The announcement was made at the Regional Tribal Operations Committee meeting in San Francisco last week. The Pyramid Lake Paiute Tribe is the 39th tribe out of 563 federally recognized tribes nationwide and the first tribe in Nevada with federally delegated authority from the U.S. EPA to administer water quality standards and a certification program.
"We at EPA celebrate this important achievement with the Pyramid Lake Paiute Tribe, which has a very long history of protecting its water resources." said Alexis Strauss, the EPA’s Water Division director for the Pacific Southwest region. "We will continue to work together with tribes in the Pacific Southwest to strengthen public health and environmental protection programs."
The tribe will work with the EPA on a government-to-government basis to develop and adopt water quality standards which, once approved, will form the basis for water quality-based effluent limitations and other requirements for discharges to waters within the tribe's jurisdiction.

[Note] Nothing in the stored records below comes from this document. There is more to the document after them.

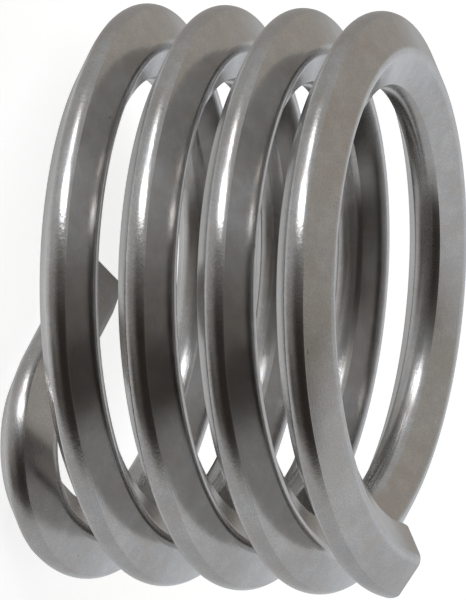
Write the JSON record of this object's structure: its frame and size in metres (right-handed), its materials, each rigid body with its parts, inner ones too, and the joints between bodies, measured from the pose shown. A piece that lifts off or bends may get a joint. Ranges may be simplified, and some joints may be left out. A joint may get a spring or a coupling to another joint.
{
  "type": "helical thread insert",
  "caption": "Right-hand coil of diamond-section steel wire with a bent driving tang across its bore, which lines a tapped hole with a new thread.",
  "frame": {"origin": "on the coil's axis, at the height of the wire's lowest point, which is under the bend of the tang", "axes": "+Z along the coil's axis from the tang end to the free end, so the insert stands on its tang end; +X towards the free end of the wire, to within a few degrees"},
  "size_m": [0.01, 0.01, 0.0068],
  "materials": {
    "stainless_wire": "bright drawn stainless wire, satin, with fine pits"
  },
  "bodies": {
    "root": {"insert_coil": "stainless_wire"}
  },
  "joints": []
}
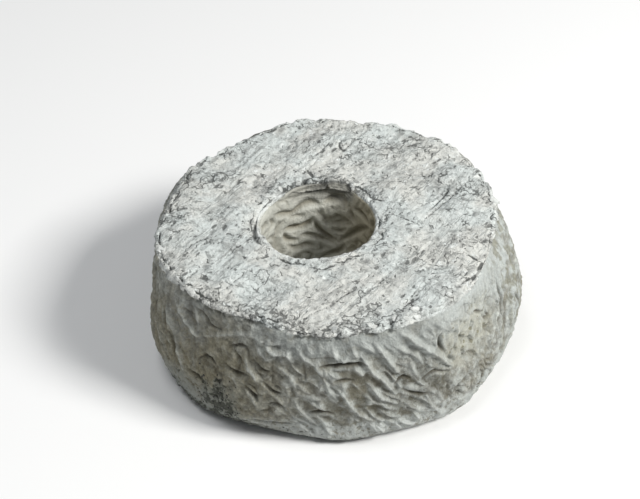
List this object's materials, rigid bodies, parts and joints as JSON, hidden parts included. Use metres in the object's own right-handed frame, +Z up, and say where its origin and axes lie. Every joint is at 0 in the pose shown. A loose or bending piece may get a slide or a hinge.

The tribe is also authorized to grant or deny certification for federally permitted or licensed activities that may affect waters within the borders of their lands.
Under Clean Water Act requirements, the tribe must be federally recognized, have a governing body to carry out substantial governmental duties and powers, have jurisdiction to administer the programs within the boundaries of its reservation, and be reasonably capable of administering the program.
The Pyramid Lake Paiute Tribe has a reservation, located 30 miles northeast of Reno, Nev., that encompasses Pyramid Lake, the largest water body on tribal lands in California, Arizona, or Nevada. The tribe has depended on Pyramid Lake and the lower Truckee River for food, clothing, shelter materials, and cultural and spiritual health since time immemorial.